When I was playing level one, I was wondering if I was having so much trouble because I'd fallen from the correct path and was haphazardly making my own route. I now think that the game designers created these levels in an ad-hoc fashion and played each screen once to see if it was possible. They never thought to check if the screens were reasonable or even possible if played consecutively.

Zorro comes very close to being an impossible game. Somebody came along at the last minute and told Capstone that the game wasn't even remotely playable by human beings and Capstone listened and put in the save game feature and Zorro's health bar and saved the day.

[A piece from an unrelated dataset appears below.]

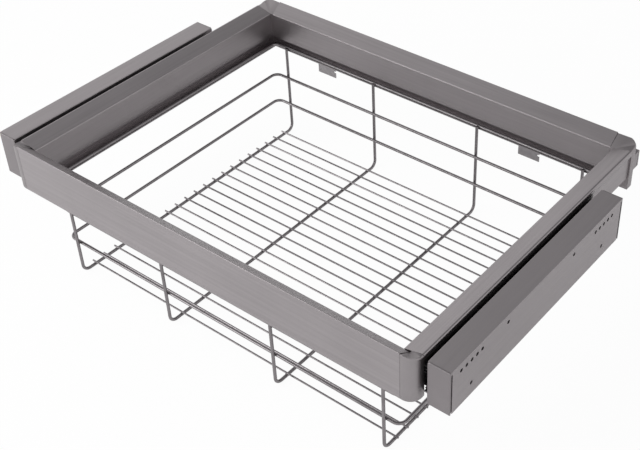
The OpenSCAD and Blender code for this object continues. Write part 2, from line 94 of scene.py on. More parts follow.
class BasketLight(bpy.types.PropertyGroup):
    """Levels of the studio."""
    end_walls: FloatVectorProperty(
        name="End Wall Colour", description="Colour of the studio behind and over the basket",
        subtype="COLOR", min=0, max=1, default=(0.27, 0.27, 0.275))
    side_walls: FloatVectorProperty(
        name="Side Wall Colour", description="Colour of the studio's walls at the left and right",
        subtype="COLOR", min=0, max=1, default=(0.92, 0.92, 0.92))
    front_wall: FloatVectorProperty(
        name="Front Wall Colour", description="Colour of the studio's wall before the basket",
        subtype="COLOR", min=0, max=1, default=(0.9, 0.9, 0.9))
    backdrop: FloatVectorProperty(
        name="Backdrop Colour", description="Colour that the camera sees past the floor's edge",
        subtype="COLOR", min=0, max=1, default=(1, 1, 1))
    floor: FloatVectorProperty(
        name="Floor Colour", description="Colour of the floor", subtype="COLOR", min=0, max=1,
        default=(0.9, 0.9, 0.9))
    backdrop_glow: FloatProperty(
        name="Backdrop Glow", description="Share of plain white in the floor that the camera sees",
        subtype="FACTOR", min=0, max=1, default=0.95)
    mirrored_glow: FloatProperty(
        name="Mirrored Glow", description="Share of plain white in the floor that metal mirrors",
        subtype="FACTOR", min=0, max=1, default=0.2)
    key_power: FloatProperty(
        name="Key Power", description="Power of the large soft lamp", subtype="POWER", default=26)
    low_power: FloatProperty(
        name="Low Power", description="Power of the low lamp at the front left", subtype="POWER",
        default=10)


class BasketFinish(bpy.types.PropertyGroup):
    """Colours of the finishes."""
    rail: FloatVectorProperty(
        name="Rail", description="Brushed aluminium of the rails", subtype="COLOR", min=0, max=1,
        default=(0.375, 0.348, 0.357))
    # Painted shade: a darker rail colour for the inner faces, which stand in the frame's shade;
    # their brushing is also duller and more even.
    rail_inside: FloatVectorProperty(
        name="Rail Inside", description="Duller brushing of the rails' inner faces",
        subtype="COLOR", min=0, max=1, default=(0.345, 0.32, 0.328))
    housing: FloatVectorProperty(
        name="Housing", description="Aluminium of the side housings", subtype="COLOR",
        min=0, max=1, default=(0.385, 0.357, 0.366))
    corner: FloatVectorProperty(
        name="Corner", description="Cast corner pieces", subtype="COLOR", min=0, max=1,
        default=(0.345, 0.32, 0.328))
    cap: FloatVectorProperty(
        name="Cap", description="Cast caps of the housings", subtype="COLOR", min=0, max=1,
        default=(0.285, 0.263, 0.271))
    wire: FloatVectorProperty(
        name="Wire", description="Plated wire of the basket", subtype="COLOR", min=0, max=1,
        default=(0.265, 0.247, 0.255))
    # Painted shade: the slide coat is near-black so that the gap between frame and housing, where
    # the slides lie, renders as dark as its shade.
    slide: FloatVectorProperty(
        name="Slide", description="Black coating of the slide members", subtype="COLOR",
        min=0, max=1, default=(0.018, 0.018, 0.02))
    zinc: FloatVectorProperty(
        name="Zinc", description="Zinc plate of clips, screws, rivets and cages", subtype="COLOR",
        min=0, max=1, default=(0.39, 0.37, 0.38))
    ball: FloatVectorProperty(
        name="Ball", description="Polished steel of the slides' balls", subtype="COLOR",
        min=0, max=1, default=(0.62, 0.62, 0.63))
    pad: FloatVectorProperty(
        name="Pad", description="Plastic of the rear pads", subtype="COLOR", min=0, max=1,
        default=(0.25, 0.232, 0.24))
    rubber: FloatVectorProperty(
        name="Rubber", description="Rubber of the slides' end stops", subtype="COLOR",
        min=0, max=1, default=(0.02, 0.02, 0.02))
    weld_shade: FloatProperty(
        name="Weld Shade", description="How bright a weld bead is beside its wire",
        subtype="FACTOR", min=0, max=1, default=0.8)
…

Now the game is more like N. Every time I reload, the game switches to another stupid selection of heroic, sappy and cheesy SoundBlaster music. Dying is fun!

It's a paper thing!

Little do I know that it's the end of level two!

Saving the day! Zorro heads back to the padre to return the game. He said something about a desert, but I wasn't paying attention.

Level three, and we're finally out of the mine!

He slimed me!

This level's rather straightforward. One screen tall, a straight line, easy jumps and no enemies. It's quite a shock after being stuck in that mine for over two hours.

I guess having huge square scaffolds and rotating platforms in the sky wouldn't have made much sense.

I've spent way too much time playing this now, so I'm going to stop.

But what's in the boat?!

And did Zorro murder the governor?! Who else would leave such a distinctive marking?!

Why, you're going to have to play for yourself and find out!

(Don't actually do that! You'll not get off the first screen alive.)